Starting with the new and popular concept of maker spaces, where people come together to share ideas and techniques and tools to make actual physical things, “what would it be like if instead of only that, kids could enter the learning in many different ways — through text, through song, through the arts, through STEM subjects — and then they have to make stuff at the end.” (STEM stands for Science, Technology, Engineering, and Math.)
Ending up with stuff — ending up with something real — is a very significant part of this education. “This has a lot of different moving pieces,” Ms. Wiener said; she was being both metaphoric and literal at the same time. “We are asking students to connect to the real world, using the way that each one loves to learn, entering learning individually, with the outcome being things that matter in the world.”
This sounds very abstract. How would it work?
Take, for example, a unit on law and order, Ms. Wiener said. “We might ask them to learn a traditional curriculum about ancient Roman law and look at law during the Middle Ages, and to connect it to how those law codes gave birth to American law. Then we might ask them to look at their own county, and see how laws were made, which ones interest us, and which may need to be updated.
“In Bergen County, people are always talking about the blue laws, so we could have students investigate where the blue laws came from, whether they want to overturn them, and how they would do that, who they would have to speak to, to have that happen.
“At the same time, they might be learning in their Talmud class about the system of laws that Judaism might come up with from the tractate Sanhedrin. We could look at the history of halacha. We might ask them to look at the Middle Ages and how the law affected the Jewish community, and at halacha there when the community was self-governing. We can ask them to study their own customs, both Sephardi and Ashkenazi, that have emerged from the different communities that everyone is from.”
To accomplish this, time will be divided differently than it generally is in high schools. Instead of lasting for 40 or 50 minutes, most periods will be two hours, “to really give kids a chance to immerse themselves in learning.
“You give them a two-hour block of time for a beit midrash; they will study masechet Sanhedrin” — that’s Talmud — “for an hour, and maybe study parshat Mishpatim in the Chumash” — that’s the part of the Bible where the largest number of laws are gathered — “and then they have two hours twice a week to study Roman law and Jewish history in the Middle Ages.
“And then in science they might be looking at the laws of the ecosystem. How does that work? Because if the driving question here is why do we need law and order, and an answer is that we need it to create a balanced society — an ecosystem works in the same way.

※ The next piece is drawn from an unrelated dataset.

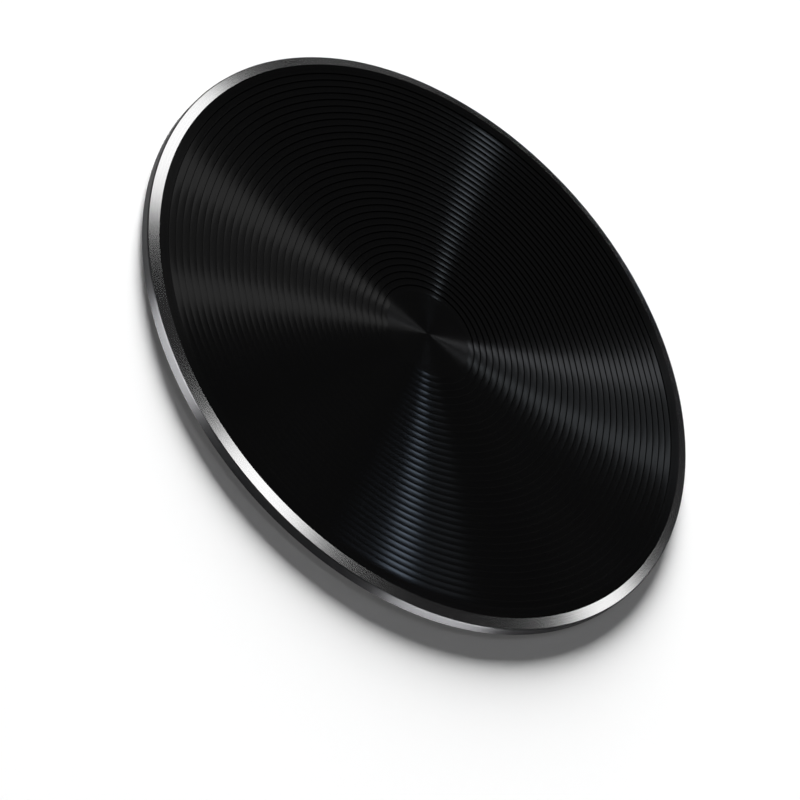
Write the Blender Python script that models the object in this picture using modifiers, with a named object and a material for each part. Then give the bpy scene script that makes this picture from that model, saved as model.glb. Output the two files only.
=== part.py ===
"""Round plate for a magnetic phone mount, lying face up on its back.

Three pieces are stacked on one upright axis: a steel plate turned as one piece, with
concentric grooves in its face and a chamfer cut round its rim, an adhesive pad bonded
to its back, and the release liner that covers the pad. Metres, +Z up. The origin is
under the middle of the liner, on the surface that the plate lies on.
"""

import math

import bpy

# Plate
PLATE_DIAMETER = 0.0400
PLATE_THICKNESS = 0.00085
CHAMFER_WIDTH = 0.00070
CHAMFER_DROP = 0.00022

# Turned face
SPOT_DIAMETER = 0.0060
GROOVE_PITCH = 0.000475
GROOVE_DEPTH = 0.00004
RIM_LAND = 0.00060

# Bonded back
PAD_INSET = 0.00050
PAD_THICKNESS = 0.00025
LINER_THICKNESS = 0.00010

# Facets round each piece, and the dihedral angle past which an edge stays sharp
FACETS = 80
SHARP_ANGLE = math.radians(16)

# Points closer than this to the axis close the middle of a turned piece
AXIS_MERGE = 0.00001

COLLECTION = "magnetic_mount_plate"


def clear_scene():
    """Empty the scene of whatever it starts with."""
    for obj in list(bpy.data.objects):
        bpy.data.objects.remove(obj, do_unlink=True)


def finish(name, colour, roughness, metallic):
    """A material with one Principled shader."""
    material = bpy.data.materials.new(name)
    material.use_nodes = True
    shader = material.node_tree.nodes["Principled BSDF"]
    shader.inputs["Base Color"].default_value = (*colour, 1.0)
    shader.inputs["Roughness"].default_value = roughness
    shader.inputs["Metallic"].default_value = metallic
    return material


def groove_crests():
    """Radii of the crests from the smooth spot outwards, a whole number of pitches apart."""
    innermost = SPOT_DIAMETER / 2
    outermost = PLATE_DIAMETER / 2 - CHAMFER_WIDTH - RIM_LAND
    grooves = max(0, math.floor((outermost - innermost) / GROOVE_PITCH))
    return [innermost + step * GROOVE_PITCH for step in range(grooves + 1)]


def plate_profile(back):
    """Half section of the plate as (radius, height), from the middle of its face to the middle of its back."""
    face = back + PLATE_THICKNESS
    radius = PLATE_DIAMETER / 2
    crests = groove_crests()
    profile = [(0.0, face), (crests[0], face)]
    for crest in crests[1:]:
        profile.append((crest - GROOVE_PITCH / 2, face - GROOVE_DEPTH))
        profile.append((crest, face))
    profile.append((radius - CHAMFER_WIDTH, face))
    profile.append((radius, face - CHAMFER_DROP))
    profile.append((radius, back))
    profile.append((0.0, back))
    return profile


def disc_profile(radius, underside, thickness):
    """Half section of a plain disc, from the middle of its top to the middle of its underside."""
    top = underside + thickness
    return [(0.0, top), (radius, top), (radius, underside), (0.0, underside)]


def turned(name, profile, collection):
    """A solid of revolution about +Z: the profile goes round with a Screw and is made a mesh."""
    outline = bpy.data.meshes.new(name + "_profile")
    points = [(radius, 0.0, height) for radius, height in profile]
    edges = [(index, index + 1) for index in range(len(points) - 1)]
    outline.from_pydata(points, edges, [])
    piece = bpy.data.objects.new(name, outline)
    collection.objects.link(piece)

    screw = piece.modifiers.new("Turn", "SCREW")
    screw.axis = "Z"
    screw.angle = math.tau
    screw.steps = FACETS
    screw.render_steps = FACETS
    screw.use_merge_vertices = True
    screw.merge_threshold = AXIS_MERGE

    graph = bpy.context.evaluated_depsgraph_get()
    solid = bpy.data.meshes.new_from_object(piece.evaluated_get(graph))
    piece.modifiers.remove(screw)
    piece.data = solid
    bpy.data.meshes.remove(outline)
    solid.name = name
    solid.shade_smooth()
    solid.set_sharp_from_angle(angle=SHARP_ANGLE)
    return piece


def radius_of(point):
    """Distance of a point from the upright axis."""
    return math.hypot(point.x, point.y)


def add_plate(collection, back):
    """The turned plate: black face, and the rim's cut chamfer and wall left bright."""
    plate = turned("plate", plate_profile(back), collection)
    plate.data.materials.append(finish("black_face", (0.004, 0.004, 0.005), 0.25, 0.0))
    plate.data.materials.append(finish("bright_cut_rim", (0.80, 0.81, 0.82), 0.18, 1.0))
    face_edge = PLATE_DIAMETER / 2 - CHAMFER_WIDTH
    for polygon in plate.data.polygons:
        on_rim = min(radius_of(plate.data.vertices[i].co) for i in polygon.vertices) > face_edge - AXIS_MERGE
        polygon.material_index = int(on_rim)
    return plate


def add_adhesive_pad(collection, underside):
    """The double-sided pad, set in from the plate's edge so that it stays out of sight."""
    radius = PLATE_DIAMETER / 2 - PAD_INSET
    pad = turned("adhesive_pad", disc_profile(radius, underside, PAD_THICKNESS), collection)
    pad.data.materials.append(finish("adhesive_foam", (0.03, 0.03, 0.03), 0.70, 0.0))
    return pad


def add_release_liner(collection, underside):
    """The film under the pad, cut to the pad's outline."""
    radius = PLATE_DIAMETER / 2 - PAD_INSET
    liner = turned("release_liner", disc_profile(radius, underside, LINER_THICKNESS), collection)
    liner.data.materials.append(finish("liner_film", (0.78, 0.77, 0.73), 0.45, 0.0))
    return liner


def main():
    """Stack the three pieces face to face, from the surface that they lie on."""
    clear_scene()
    collection = bpy.data.collections.new(COLLECTION)
    bpy.context.scene.collection.children.link(collection)

    pad_underside = LINER_THICKNESS
    plate_back = pad_underside + PAD_THICKNESS
    add_release_liner(collection, 0.0)
    add_adhesive_pad(collection, pad_underside)
    add_plate(collection, plate_back)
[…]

“We are asking the students to consider what kind of checks and balances exist in society. If you make one law, what else does that change?”
There will be some assessment of students’ work, but the school will not be test-driven. Learning facts is necessary but not sufficient. “There will be tests along the way, but the assessments are more about critical questions. We are asking students to contemplate questions with deep, ambiguous, complex answers. It’s not when the Magna Carta was issued. They need to know that, but that’s not where the learning ends. It’s where the learning begins.”

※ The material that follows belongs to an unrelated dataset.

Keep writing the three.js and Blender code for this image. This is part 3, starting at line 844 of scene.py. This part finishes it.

This model is based on the High Tech High, a San Diego charter school, but because it is also a Jewish school it demands another layer of complexity, and of interconnectivity.
“We are using a co-teaching model, so that the Judaic studies teacher and the humanities and science/STEM teacher both would be there all day,” Ms. Wiener said. The focus would shift from one to the other, but the other not only would be available for students all day long, but also would know the curriculum and the ideas and the connections between them in depth.
The teachers’ collaborative work will model collaboration for their students, who will work both individually and together. “One of our core values is readiness for the world,” Ms. Wiener said.
(Pure as opposed to applied math will be taught separately, at least for now, Ms. Wiener said. “We will incorporate math into the projects, but it’s something we don’t want to touch.” And on that same practical level, she added, the school “consciously is building in ACT and SAT prep, so parents don’t have to spend extra money paying for it and students don’t have to spend extra time studying for it.)
Yet another aspect of the school will be social-emotional learning, which becomes SEL in educators’ jargon. You can’t learn properly if you are not emotionally centered. “Human beings are deeply emotional, and we have to want to learn what we are learning,” Ms. Wiener said.
“When we come into the world as babies, we are wired to learn,” she continued. “We don’t have to tell a baby to try to walk, or to talk. But at some point in our educational system, that love of learning dissipates. This is one way to put the passion back, and to address our kids’ social and emotional needs.”
The school is Orthodox, Ms. Wiener said. “It is halachic. And one of the things that we really want to focus on is having students really develop a relationship to HaShem. To God. God is a word that doesn’t come up often in Jewish education.
“What does it mean to have a relationship with HaShem?” That is one of the most basic of connections, and a Jewish school that bases itself in the value of connections should value that one.
The school also will integrate philosophy — both Jewish and general — and the arts into each unit.
“Each project has a component for each student,” Ms. Wiener said. “If you are a STEM-based kid, or a performer, you will have the opportunity to present something. There can be an emphasis on one particular part of STEM, or a particular art form, like an improv workshop or spoken-word poetry.”
This is a hugely ambitious and exciting idea, and Ms. Wiener is working closely with others to make it work. She has both a board to help with “the organization and infrastructure and all the logistics,” and an advisory board to provide “advice in strategic areas.” That board includes Karen Wolf, a college advisor.
She does not yet know where the school will be housed, but assumes that it will be in eastern Bergen County, and she still is working with private donors to fund her dream.
Tikvah Wiener’s first name means hope, and she is filled with it. With hope that the Idea School will take off, that students and their parents will be drawn to it, that her vision and passion will take life. Her school will begin with a ninth grade class, and from then, if her vision takes off, it will continue to grow.